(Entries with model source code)
===
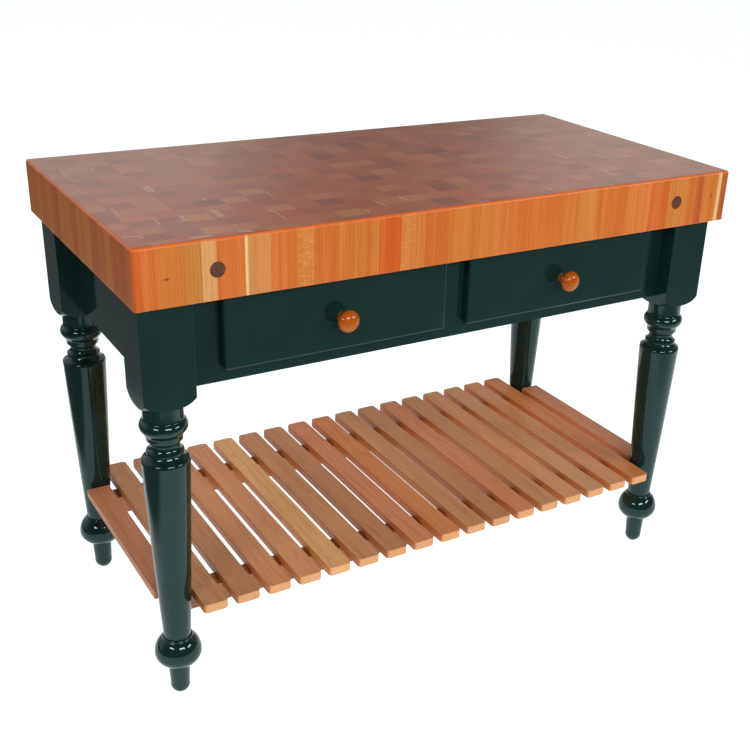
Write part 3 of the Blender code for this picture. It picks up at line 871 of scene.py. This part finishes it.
def studio():
    """Surroundings that are bright behind the table and dark in front of it."""
    world = bpy.data.worlds.new("studio")
    world.use_nodes = True
    tree = world.node_tree
    backdrop = tree.nodes["Background"]

    def node(kind, **settings):
        made = tree.nodes.new(kind)
        for name, value in settings.items():
            setattr(made, name, value)
        return made

    def ramp(value, stops):
        made = node("ShaderNodeValToRGB")
        made.color_ramp.interpolation = "EASE"
        points = made.color_ramp.elements
        while len(points) < len(stops):
            points.new(0.5)
        for point, (position, grey) in zip(points, stops):
            point.position = position
            point.color = (grey, grey, grey, 1.0)
        tree.links.new(value, made.inputs[0])
        return made.outputs[0]

    def maths(operation, a, b=None, c=None):
        made = node("ShaderNodeMath", operation=operation)
        for socket, value in zip(made.inputs, (a, b, c)):
            if isinstance(value, bpy.types.NodeSocket):
                tree.links.new(value, socket)
            elif value is not None:
                socket.default_value = value
        return made.outputs[0]

    def times(a, b):
        made = node("ShaderNodeMix", data_type="RGBA", blend_type="MULTIPLY")
        made.inputs[0].default_value = 1.0
        tree.links.new(a, made.inputs[6])
        tree.links.new(b, made.inputs[7])
        return made.outputs[2]

    direction = node("ShaderNodeTexCoord").outputs["Generated"]
    split = node("ShaderNodeSeparateXYZ")
    tree.links.new(direction, split.inputs[0])
    x, y, z = split.outputs
    # The camera's own side of the room is dim, and so is what stands beyond the table from it
    aside = maths("MULTIPLY_ADD", y, -0.5, maths("MULTIPLY", x, 0.866))
    dim = ramp(maths("ABSOLUTE", aside), ((0.0, 0.35), (0.05, 0.40), (0.18, 1.0)))
    to_back = maths("MULTIPLY_ADD", y, 0.5, 0.5)
    across = ramp(to_back, ((0.0, 0.09), (0.36, 0.10), (0.58, 0.32), (0.72, 1.0)))
    above = ramp(z, ((0.0, 1.0), (0.65, 1.0), (0.95, 0.55)))
    tree.links.new(times(times(across, above), dim), backdrop.inputs["Color"])
    backdrop.inputs["Strength"].default_value = 0.80
    bpy.context.scene.world = world


def make_stage():
    shape = bmesh.new()
    bmesh.ops.create_grid(shape, x_segments=1, y_segments=1, size=40.0)
    mesh_object("floor", shape, pale_floor())
    studio()
    softbox("softbox_left", (-2.60, -1.55, 1.85), (1.0, 0.28), 23.0)
    softbox("softbox_middle", (-0.35, -2.95, 1.95), (1.4, 0.34), 48.0)
    softbox("softbox_right", (2.20, -2.70, 1.95), (1.4, 0.34), 40.0)
    bpy.context.scene.view_settings.view_transform = "Standard"


make_camera()
build()
make_stage()
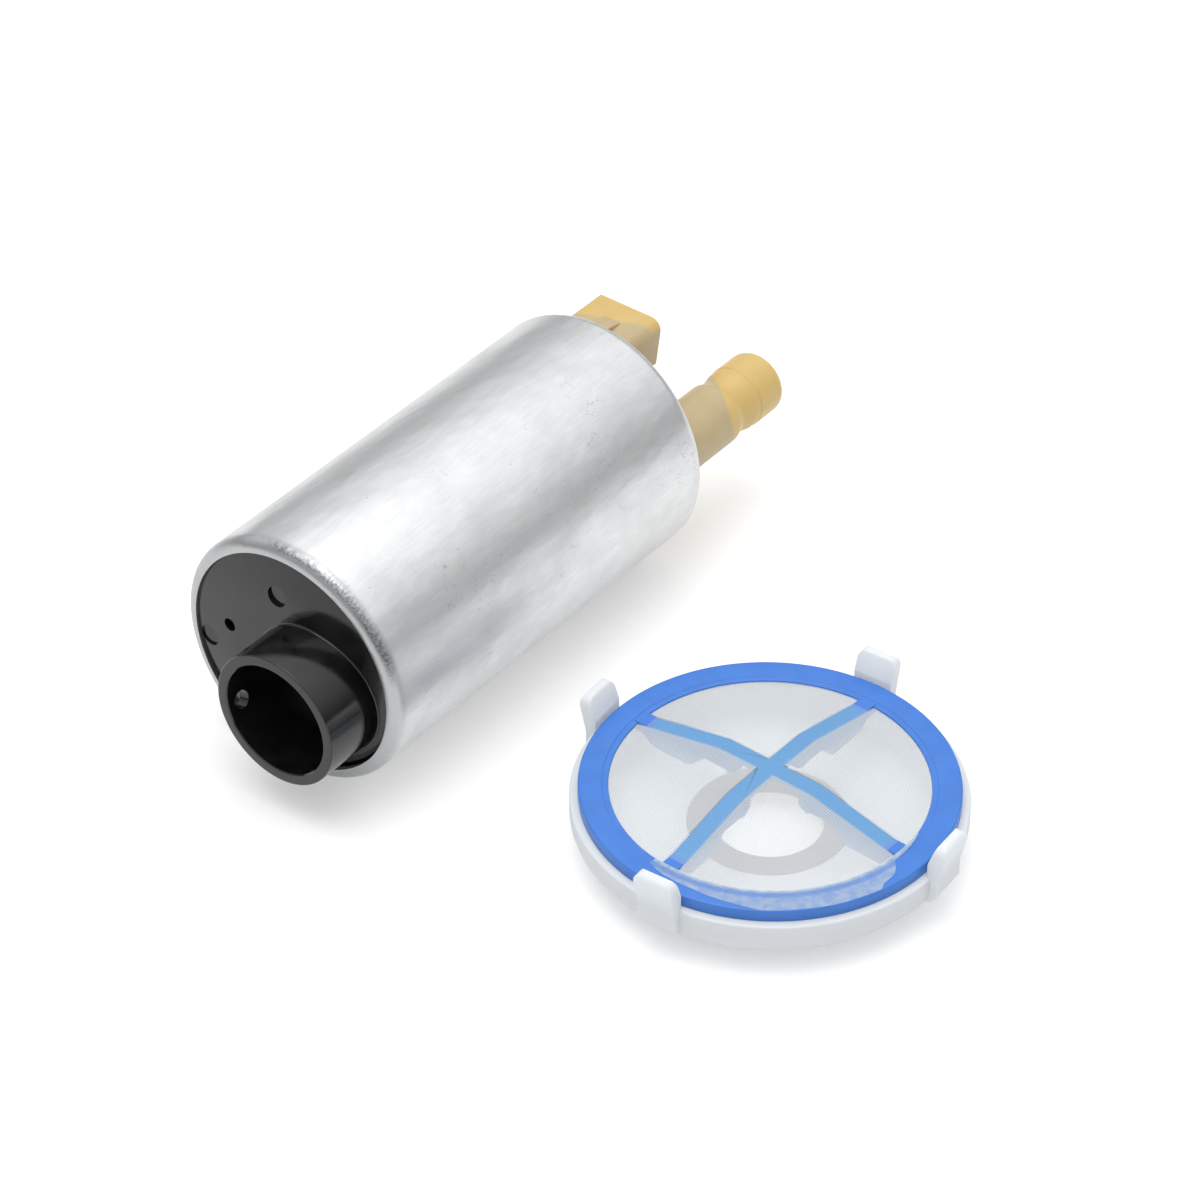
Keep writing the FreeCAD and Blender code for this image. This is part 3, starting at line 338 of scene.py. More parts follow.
def crimp_marks(tree, place):
    """Share of the short grey strokes that the rolling tool left beside the inlet lip."""
    parts = add(tree, "ShaderNodeSeparateXYZ", {"Vector": place})
    starts = ranged(tree, parts.outputs["X"], inlet_rim_x + 0.25, inlet_rim_x + 0.5, 0.0, 1.0)
    ends = ranged(tree, parts.outputs["X"], inlet_rim_x + 1.0, inlet_rim_x + 2.0, 1.0, 0.0)
    band = maths(tree, "MULTIPLY", starts, ends)
    stroke_place = add(tree, "ShaderNodeMapping", {"Vector": place, "Scale": (0.35, 4.0, 4.0)})
    strokes = add(tree, "ShaderNodeTexNoise", {"Vector": stroke_place.outputs["Vector"], "Scale": 1.0,
                                               "Detail": 2.0})
    share = ranged(tree, strokes.outputs["Fac"], 0.42, 0.58, 0.45, 0.95)
    # Only a quarter of the rim was marked, the upper part towards -Y
    side = add(tree, "ShaderNodeVectorMath", {0: place, 1: (0.0, -0.5, 0.866)}, operation="DOT_PRODUCT")
    upper = ranged(tree, side.outputs["Value"], 12.5, 15.5, 0.0, 1.0)
    return maths(tree, "MULTIPLY", maths(tree, "MULTIPLY", share, band), upper)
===
## GOAL
Return every entry exactly as given.

## THE RESPONSE
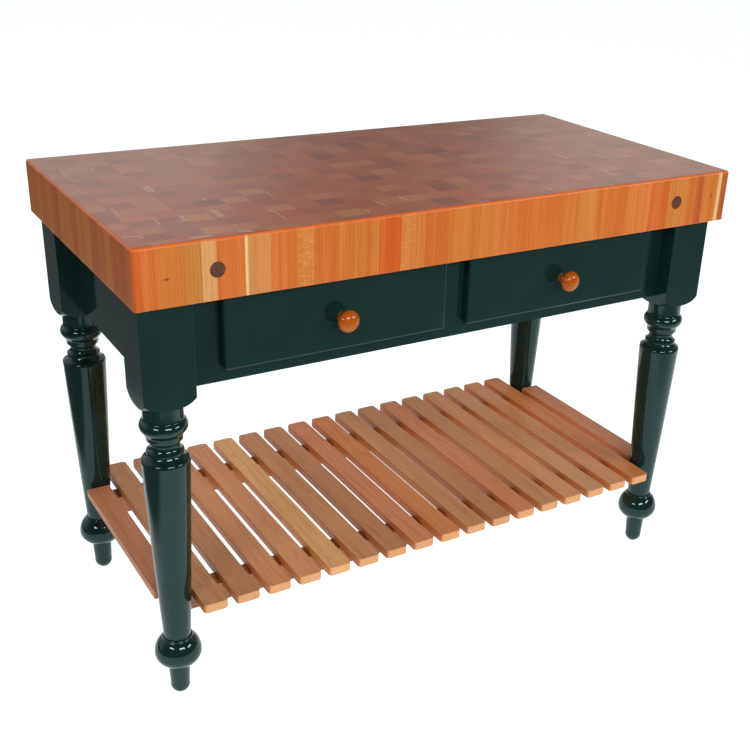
Write part 3 of the Blender code for this picture. It picks up at line 871 of scene.py. This part finishes it.
def studio():
    """Surroundings that are bright behind the table and dark in front of it."""
    world = bpy.data.worlds.new("studio")
    world.use_nodes = True
    tree = world.node_tree
    backdrop = tree.nodes["Background"]

    def node(kind, **settings):
        made = tree.nodes.new(kind)
        for name, value in settings.items():
            setattr(made, name, value)
        return made

    def ramp(value, stops):
        made = node("ShaderNodeValToRGB")
        made.color_ramp.interpolation = "EASE"
        points = made.color_ramp.elements
        while len(points) < len(stops):
            points.new(0.5)
        for point, (position, grey) in zip(points, stops):
            point.position = position
            point.color = (grey, grey, grey, 1.0)
        tree.links.new(value, made.inputs[0])
        return made.outputs[0]

    def maths(operation, a, b=None, c=None):
        made = node("ShaderNodeMath", operation=operation)
        for socket, value in zip(made.inputs, (a, b, c)):
            if isinstance(value, bpy.types.NodeSocket):
                tree.links.new(value, socket)
            elif value is not None:
                socket.default_value = value
        return made.outputs[0]

    def times(a, b):
        made = node("ShaderNodeMix", data_type="RGBA", blend_type="MULTIPLY")
        made.inputs[0].default_value = 1.0
        tree.links.new(a, made.inputs[6])
        tree.links.new(b, made.inputs[7])
        return made.outputs[2]

    direction = node("ShaderNodeTexCoord").outputs["Generated"]
    split = node("ShaderNodeSeparateXYZ")
    tree.links.new(direction, split.inputs[0])
    x, y, z = split.outputs
    # The camera's own side of the room is dim, and so is what stands beyond the table from it
    aside = maths("MULTIPLY_ADD", y, -0.5, maths("MULTIPLY", x, 0.866))
    dim = ramp(maths("ABSOLUTE", aside), ((0.0, 0.35), (0.05, 0.40), (0.18, 1.0)))
    to_back = maths("MULTIPLY_ADD", y, 0.5, 0.5)
    across = ramp(to_back, ((0.0, 0.09), (0.36, 0.10), (0.58, 0.32), (0.72, 1.0)))
    above = ramp(z, ((0.0, 1.0), (0.65, 1.0), (0.95, 0.55)))
    tree.links.new(times(times(across, above), dim), backdrop.inputs["Color"])
    backdrop.inputs["Strength"].default_value = 0.80
    bpy.context.scene.world = world


def make_stage():
    shape = bmesh.new()
    bmesh.ops.create_grid(shape, x_segments=1, y_segments=1, size=40.0)
    mesh_object("floor", shape, pale_floor())
    studio()
    softbox("softbox_left", (-2.60, -1.55, 1.85), (1.0, 0.28), 23.0)
    softbox("softbox_middle", (-0.35, -2.95, 1.95), (1.4, 0.34), 48.0)
    softbox("softbox_right", (2.20, -2.70, 1.95), (1.4, 0.34), 40.0)
    bpy.context.scene.view_settings.view_transform = "Standard"


make_camera()
build()
make_stage()
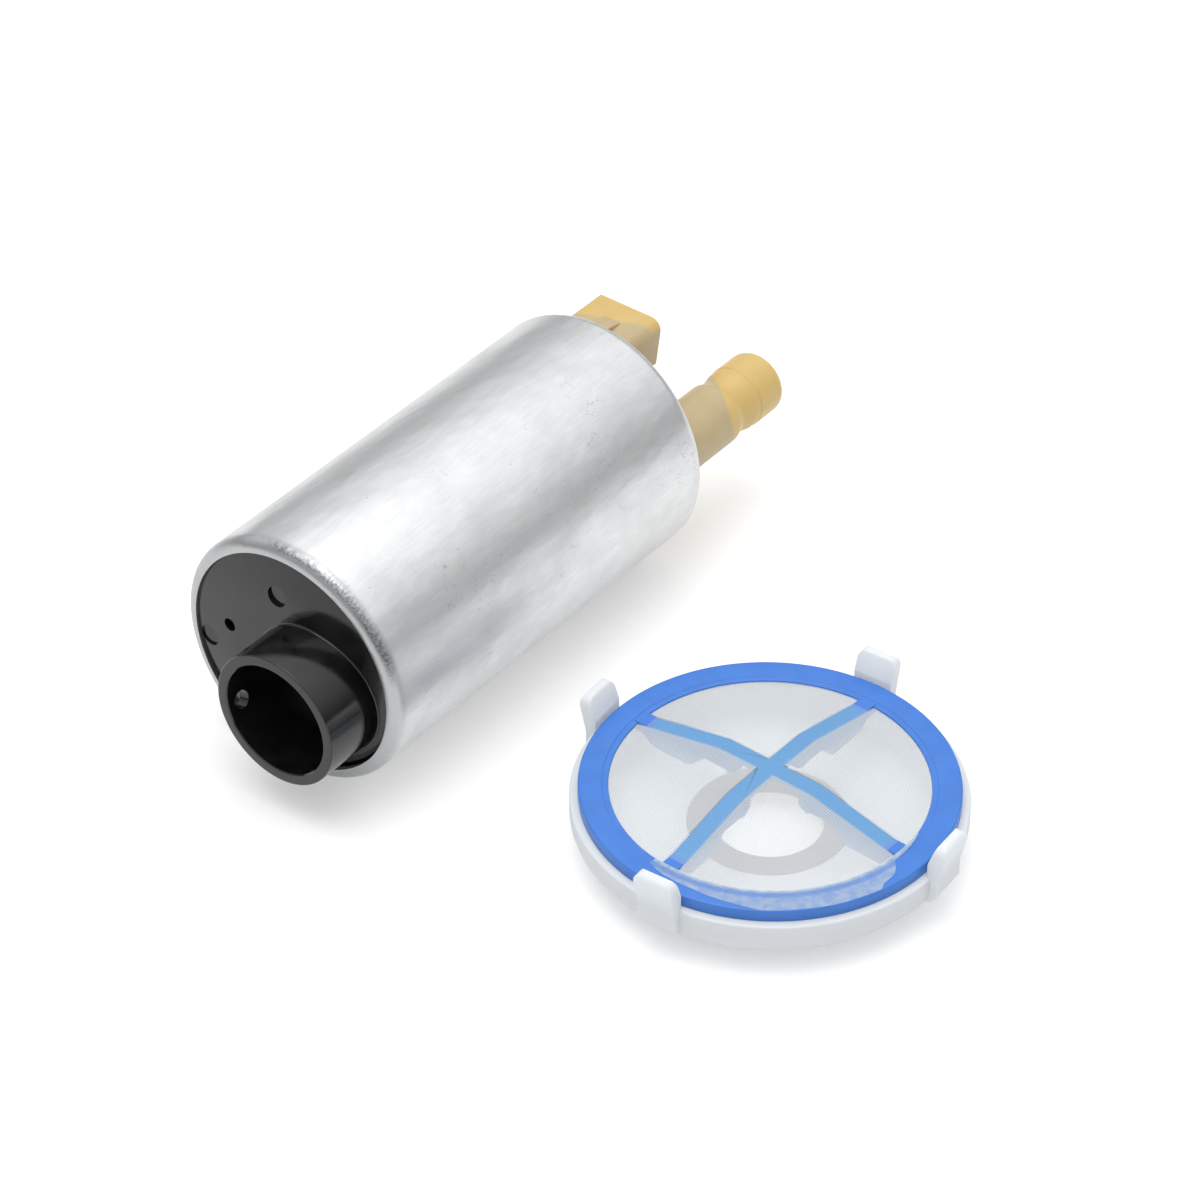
Keep writing the FreeCAD and Blender code for this image. This is part 3, starting at line 338 of scene.py. More parts follow.
def crimp_marks(tree, place):
    """Share of the short grey strokes that the rolling tool left beside the inlet lip."""
    parts = add(tree, "ShaderNodeSeparateXYZ", {"Vector": place})
    starts = ranged(tree, parts.outputs["X"], inlet_rim_x + 0.25, inlet_rim_x + 0.5, 0.0, 1.0)
    ends = ranged(tree, parts.outputs["X"], inlet_rim_x + 1.0, inlet_rim_x + 2.0, 1.0, 0.0)
    band = maths(tree, "MULTIPLY", starts, ends)
    stroke_place = add(tree, "ShaderNodeMapping", {"Vector": place, "Scale": (0.35, 4.0, 4.0)})
    strokes = add(tree, "ShaderNodeTexNoise", {"Vector": stroke_place.outputs["Vector"], "Scale": 1.0,
                                               "Detail": 2.0})
    share = ranged(tree, strokes.outputs["Fac"], 0.42, 0.58, 0.45, 0.95)
    # Only a quarter of the rim was marked, the upper part towards -Y
    side = add(tree, "ShaderNodeVectorMath", {0: place, 1: (0.0, -0.5, 0.866)}, operation="DOT_PRODUCT")
    upper = ranged(tree, side.outputs["Value"], 12.5, 15.5, 0.0, 1.0)
    return maths(tree, "MULTIPLY", maths(tree, "MULTIPLY", share, band), upper)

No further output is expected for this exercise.